No amount of threat intelligence can provide 100% coverage or attribution. We will
increasingly see APT groups impersonating other APT groups because they understand only too well how our security industry leverages TTPs and other forms of threat intelligence to inform defensive measures. It’s therefore expected that threat intelligence will provide a diminishing level of value to attribution. Nevertheless, organizations will continue to benefit from studying APTs, as their methods of attack will increasingly be leveraged by other forms of attack. Moreover, APT groups change constantly as their infrastructure and TTPs are discovered, and they develop new ones. In response, organizations with large security teams should follow APT groups and their campaigns in order to form an ongoing view of their profiles

It’s important to both effectively and efficiently operationalize threat intelligence as your organization looks to use it for its security practice. Bandura Cyber reports that 59% of organizations rate their threat intelligence effectiveness as only average or worse. To improve this position, threat intelligence should be used to prevent threats in-line and in real-time, and, proactive threat hunting should be automated. By doing so, your organization will simultaneously improve the program’s effectiveness and greatly reduce the resource overhead necessary to maintain it and therefore reduce the total cost of ownership.
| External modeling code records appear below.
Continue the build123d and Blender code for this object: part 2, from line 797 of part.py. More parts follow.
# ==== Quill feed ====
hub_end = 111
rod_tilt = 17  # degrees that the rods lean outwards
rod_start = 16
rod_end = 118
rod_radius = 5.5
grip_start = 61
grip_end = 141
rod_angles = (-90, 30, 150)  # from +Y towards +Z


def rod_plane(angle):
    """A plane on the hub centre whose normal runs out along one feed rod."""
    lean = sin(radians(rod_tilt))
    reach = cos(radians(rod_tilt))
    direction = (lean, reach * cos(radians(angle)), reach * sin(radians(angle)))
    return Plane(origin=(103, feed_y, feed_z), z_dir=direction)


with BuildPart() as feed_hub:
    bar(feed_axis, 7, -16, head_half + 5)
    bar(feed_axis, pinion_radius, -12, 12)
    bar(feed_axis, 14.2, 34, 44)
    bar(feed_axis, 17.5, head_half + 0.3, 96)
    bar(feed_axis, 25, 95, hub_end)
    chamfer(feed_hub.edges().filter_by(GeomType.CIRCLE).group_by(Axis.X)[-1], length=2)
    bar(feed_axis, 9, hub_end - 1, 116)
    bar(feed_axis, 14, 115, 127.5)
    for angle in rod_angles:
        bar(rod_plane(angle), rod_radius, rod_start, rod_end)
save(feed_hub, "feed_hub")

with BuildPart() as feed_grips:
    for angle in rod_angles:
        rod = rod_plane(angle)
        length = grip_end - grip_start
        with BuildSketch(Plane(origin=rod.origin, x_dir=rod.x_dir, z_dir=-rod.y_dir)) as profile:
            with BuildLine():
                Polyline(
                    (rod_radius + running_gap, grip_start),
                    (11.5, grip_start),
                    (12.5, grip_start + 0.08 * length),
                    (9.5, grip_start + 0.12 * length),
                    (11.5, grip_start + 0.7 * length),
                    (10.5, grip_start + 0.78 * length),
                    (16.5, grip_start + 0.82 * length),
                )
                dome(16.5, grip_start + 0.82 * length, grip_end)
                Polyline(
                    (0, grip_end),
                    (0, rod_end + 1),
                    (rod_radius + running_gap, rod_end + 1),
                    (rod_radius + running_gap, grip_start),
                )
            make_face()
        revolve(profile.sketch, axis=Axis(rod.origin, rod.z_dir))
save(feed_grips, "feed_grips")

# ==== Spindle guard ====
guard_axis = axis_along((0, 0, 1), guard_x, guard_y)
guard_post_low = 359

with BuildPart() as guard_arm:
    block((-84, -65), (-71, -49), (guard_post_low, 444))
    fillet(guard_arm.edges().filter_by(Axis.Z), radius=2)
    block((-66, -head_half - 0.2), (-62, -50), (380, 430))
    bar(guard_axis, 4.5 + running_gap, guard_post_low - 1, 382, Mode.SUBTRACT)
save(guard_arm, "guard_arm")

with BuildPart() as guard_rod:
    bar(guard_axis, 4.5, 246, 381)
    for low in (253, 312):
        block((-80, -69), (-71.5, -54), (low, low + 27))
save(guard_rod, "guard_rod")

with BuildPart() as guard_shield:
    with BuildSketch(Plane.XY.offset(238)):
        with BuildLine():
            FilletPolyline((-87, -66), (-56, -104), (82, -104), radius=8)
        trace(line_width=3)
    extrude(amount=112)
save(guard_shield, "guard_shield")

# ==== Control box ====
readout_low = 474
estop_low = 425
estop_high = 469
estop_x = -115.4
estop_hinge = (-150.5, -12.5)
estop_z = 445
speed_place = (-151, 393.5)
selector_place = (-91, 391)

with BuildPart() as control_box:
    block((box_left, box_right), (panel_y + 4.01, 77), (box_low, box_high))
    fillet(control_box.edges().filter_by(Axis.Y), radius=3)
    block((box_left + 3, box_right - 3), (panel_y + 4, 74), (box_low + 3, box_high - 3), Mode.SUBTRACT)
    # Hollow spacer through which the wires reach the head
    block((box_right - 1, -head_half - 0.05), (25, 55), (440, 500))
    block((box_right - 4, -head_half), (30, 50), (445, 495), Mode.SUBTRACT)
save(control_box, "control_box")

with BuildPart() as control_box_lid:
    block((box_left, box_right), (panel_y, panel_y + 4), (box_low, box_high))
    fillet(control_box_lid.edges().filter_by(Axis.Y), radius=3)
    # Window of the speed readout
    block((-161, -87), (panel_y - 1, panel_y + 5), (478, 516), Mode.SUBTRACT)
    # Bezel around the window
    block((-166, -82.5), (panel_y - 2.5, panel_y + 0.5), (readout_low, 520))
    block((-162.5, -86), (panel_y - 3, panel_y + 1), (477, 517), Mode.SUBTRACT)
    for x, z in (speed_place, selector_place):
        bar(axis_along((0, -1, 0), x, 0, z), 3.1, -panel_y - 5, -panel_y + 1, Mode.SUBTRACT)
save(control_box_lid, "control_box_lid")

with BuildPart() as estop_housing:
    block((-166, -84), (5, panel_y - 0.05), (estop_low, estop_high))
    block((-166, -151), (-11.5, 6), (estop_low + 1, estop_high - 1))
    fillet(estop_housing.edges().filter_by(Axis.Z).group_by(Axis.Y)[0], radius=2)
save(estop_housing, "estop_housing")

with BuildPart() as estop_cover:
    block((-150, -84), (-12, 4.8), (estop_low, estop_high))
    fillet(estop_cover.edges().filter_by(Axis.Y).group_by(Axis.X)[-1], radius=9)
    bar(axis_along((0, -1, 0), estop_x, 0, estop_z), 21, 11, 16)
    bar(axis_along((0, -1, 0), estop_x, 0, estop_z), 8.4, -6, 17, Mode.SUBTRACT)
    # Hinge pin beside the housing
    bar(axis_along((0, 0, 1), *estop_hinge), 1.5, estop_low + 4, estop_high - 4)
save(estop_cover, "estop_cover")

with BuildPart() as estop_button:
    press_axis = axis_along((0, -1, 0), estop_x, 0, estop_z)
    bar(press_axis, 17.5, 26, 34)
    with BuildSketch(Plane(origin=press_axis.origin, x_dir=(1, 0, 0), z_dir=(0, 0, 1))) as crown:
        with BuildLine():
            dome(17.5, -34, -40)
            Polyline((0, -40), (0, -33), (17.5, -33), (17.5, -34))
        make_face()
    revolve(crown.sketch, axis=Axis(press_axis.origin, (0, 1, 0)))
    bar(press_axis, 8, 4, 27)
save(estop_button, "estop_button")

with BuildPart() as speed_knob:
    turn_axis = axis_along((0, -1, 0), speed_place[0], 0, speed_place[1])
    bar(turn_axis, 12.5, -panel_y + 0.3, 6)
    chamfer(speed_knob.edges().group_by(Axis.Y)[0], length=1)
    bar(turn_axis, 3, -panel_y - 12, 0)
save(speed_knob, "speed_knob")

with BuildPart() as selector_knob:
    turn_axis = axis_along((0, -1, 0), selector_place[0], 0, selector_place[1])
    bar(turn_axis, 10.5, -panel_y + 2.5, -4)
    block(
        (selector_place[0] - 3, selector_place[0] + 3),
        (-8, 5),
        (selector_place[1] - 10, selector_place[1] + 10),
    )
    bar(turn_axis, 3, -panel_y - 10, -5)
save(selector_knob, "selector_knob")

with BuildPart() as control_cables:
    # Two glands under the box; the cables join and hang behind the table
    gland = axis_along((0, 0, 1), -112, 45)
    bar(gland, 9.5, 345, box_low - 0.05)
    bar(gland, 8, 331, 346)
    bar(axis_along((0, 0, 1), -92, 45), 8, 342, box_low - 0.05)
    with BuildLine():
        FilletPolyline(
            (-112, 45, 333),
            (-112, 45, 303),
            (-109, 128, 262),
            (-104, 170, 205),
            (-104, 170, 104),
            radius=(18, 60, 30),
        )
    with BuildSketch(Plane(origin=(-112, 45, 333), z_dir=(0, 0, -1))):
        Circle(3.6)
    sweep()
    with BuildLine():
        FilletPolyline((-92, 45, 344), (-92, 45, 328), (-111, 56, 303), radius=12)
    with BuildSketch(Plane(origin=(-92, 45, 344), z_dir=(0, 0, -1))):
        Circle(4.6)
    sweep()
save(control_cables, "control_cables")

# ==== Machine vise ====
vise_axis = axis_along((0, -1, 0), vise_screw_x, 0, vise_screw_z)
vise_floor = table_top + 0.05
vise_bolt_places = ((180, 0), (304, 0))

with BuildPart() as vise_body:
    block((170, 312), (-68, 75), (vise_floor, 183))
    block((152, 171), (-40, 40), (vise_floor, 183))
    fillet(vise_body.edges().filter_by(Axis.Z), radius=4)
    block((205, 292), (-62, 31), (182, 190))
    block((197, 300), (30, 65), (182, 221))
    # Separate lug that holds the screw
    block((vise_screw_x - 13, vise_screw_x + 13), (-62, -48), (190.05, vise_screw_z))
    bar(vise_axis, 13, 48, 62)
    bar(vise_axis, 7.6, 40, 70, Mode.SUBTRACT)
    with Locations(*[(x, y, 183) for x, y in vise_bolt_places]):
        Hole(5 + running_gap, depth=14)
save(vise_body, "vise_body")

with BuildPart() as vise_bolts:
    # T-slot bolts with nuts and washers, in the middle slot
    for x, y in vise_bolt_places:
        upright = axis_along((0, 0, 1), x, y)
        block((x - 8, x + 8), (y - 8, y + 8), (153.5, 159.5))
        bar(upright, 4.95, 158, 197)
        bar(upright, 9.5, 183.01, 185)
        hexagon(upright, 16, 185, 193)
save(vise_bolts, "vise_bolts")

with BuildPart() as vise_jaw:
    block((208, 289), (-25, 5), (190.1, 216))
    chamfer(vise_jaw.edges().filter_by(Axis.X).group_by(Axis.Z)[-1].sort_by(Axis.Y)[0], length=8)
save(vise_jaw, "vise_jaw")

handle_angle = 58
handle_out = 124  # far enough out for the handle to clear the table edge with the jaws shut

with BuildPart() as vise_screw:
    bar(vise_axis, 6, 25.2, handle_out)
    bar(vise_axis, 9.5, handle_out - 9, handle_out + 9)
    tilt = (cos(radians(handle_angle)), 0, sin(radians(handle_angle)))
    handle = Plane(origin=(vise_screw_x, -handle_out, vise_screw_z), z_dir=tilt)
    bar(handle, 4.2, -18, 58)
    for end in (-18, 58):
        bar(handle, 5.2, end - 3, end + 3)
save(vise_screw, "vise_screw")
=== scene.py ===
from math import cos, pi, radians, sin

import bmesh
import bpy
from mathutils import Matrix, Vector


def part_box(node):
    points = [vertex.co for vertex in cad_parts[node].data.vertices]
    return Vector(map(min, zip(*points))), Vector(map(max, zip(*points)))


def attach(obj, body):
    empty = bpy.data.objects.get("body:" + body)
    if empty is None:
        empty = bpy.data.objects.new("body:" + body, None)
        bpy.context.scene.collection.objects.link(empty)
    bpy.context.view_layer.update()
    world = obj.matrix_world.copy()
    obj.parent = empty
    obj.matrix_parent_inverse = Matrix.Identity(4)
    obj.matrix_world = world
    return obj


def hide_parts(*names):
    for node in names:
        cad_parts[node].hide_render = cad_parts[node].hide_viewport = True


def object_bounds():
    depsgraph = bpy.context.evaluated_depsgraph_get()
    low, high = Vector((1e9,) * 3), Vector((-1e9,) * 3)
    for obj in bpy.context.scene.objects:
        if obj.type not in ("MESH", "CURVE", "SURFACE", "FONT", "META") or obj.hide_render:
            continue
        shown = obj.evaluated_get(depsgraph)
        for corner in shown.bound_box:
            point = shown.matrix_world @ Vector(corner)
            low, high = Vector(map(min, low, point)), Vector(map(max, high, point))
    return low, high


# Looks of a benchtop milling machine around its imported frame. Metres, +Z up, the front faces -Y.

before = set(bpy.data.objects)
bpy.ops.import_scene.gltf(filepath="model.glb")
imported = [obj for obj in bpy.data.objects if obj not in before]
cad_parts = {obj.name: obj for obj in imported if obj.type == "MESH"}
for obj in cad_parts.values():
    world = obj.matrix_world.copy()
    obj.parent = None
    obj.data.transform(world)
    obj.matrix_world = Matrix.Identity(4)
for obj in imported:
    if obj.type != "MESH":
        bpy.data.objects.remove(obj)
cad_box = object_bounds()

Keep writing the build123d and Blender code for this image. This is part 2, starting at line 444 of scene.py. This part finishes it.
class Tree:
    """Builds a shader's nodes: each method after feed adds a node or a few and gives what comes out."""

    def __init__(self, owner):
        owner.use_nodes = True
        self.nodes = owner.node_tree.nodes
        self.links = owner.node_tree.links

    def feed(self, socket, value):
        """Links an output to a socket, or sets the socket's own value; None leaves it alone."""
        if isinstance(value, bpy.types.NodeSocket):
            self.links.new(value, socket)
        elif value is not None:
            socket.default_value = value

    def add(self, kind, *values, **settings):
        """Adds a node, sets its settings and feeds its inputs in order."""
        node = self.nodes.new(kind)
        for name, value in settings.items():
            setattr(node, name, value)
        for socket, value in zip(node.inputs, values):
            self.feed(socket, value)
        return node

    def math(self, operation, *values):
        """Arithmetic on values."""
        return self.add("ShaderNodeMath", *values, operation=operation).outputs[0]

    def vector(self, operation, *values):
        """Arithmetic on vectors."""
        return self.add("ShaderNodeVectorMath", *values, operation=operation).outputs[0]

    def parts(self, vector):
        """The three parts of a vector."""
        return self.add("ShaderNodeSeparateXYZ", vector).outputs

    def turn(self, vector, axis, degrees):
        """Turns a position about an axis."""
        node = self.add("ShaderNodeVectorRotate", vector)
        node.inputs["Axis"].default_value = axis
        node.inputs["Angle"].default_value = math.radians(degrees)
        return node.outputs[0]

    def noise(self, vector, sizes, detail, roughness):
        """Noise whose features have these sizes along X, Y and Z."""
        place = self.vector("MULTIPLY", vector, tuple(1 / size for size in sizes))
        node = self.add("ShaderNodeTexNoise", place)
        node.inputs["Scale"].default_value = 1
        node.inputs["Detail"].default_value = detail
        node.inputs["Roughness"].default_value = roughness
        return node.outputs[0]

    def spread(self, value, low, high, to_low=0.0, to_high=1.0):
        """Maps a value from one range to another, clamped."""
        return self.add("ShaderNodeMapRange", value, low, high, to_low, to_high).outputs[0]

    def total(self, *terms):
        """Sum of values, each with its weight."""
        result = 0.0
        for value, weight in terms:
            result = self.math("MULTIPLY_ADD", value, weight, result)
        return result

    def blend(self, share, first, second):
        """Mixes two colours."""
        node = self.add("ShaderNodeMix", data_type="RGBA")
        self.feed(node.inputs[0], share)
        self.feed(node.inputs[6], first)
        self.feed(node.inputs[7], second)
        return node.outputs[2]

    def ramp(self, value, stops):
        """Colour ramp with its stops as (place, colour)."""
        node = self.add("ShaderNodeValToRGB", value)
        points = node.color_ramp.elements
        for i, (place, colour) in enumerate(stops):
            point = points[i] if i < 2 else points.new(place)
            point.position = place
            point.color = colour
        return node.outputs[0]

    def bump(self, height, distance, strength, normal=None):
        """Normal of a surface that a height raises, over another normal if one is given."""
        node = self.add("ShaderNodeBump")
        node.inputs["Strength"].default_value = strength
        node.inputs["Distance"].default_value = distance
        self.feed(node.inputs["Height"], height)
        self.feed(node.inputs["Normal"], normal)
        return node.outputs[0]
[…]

Whether or not your organization is at risk of an APT attack, the global average cost of all breaches for all attack types is what matters most and must be considered. Not being a typical target of an APT attack, does little to reduce the risk of a data breach to your organization. IBM estimates that 69% of all data breaches are executed by state actors or advanced criminal organizations and based on the Ponemon Institute’s 2018 Cost of a Data Breach Study, the probability of an organization experiencing a data breach within a two-year period is 28%. That’s 1 in 4 organizations being directly impacted with financial losses sustained as a result of a cyberattack. Organizations should therefore continue to establish business resilience regardless of their risk from APTs.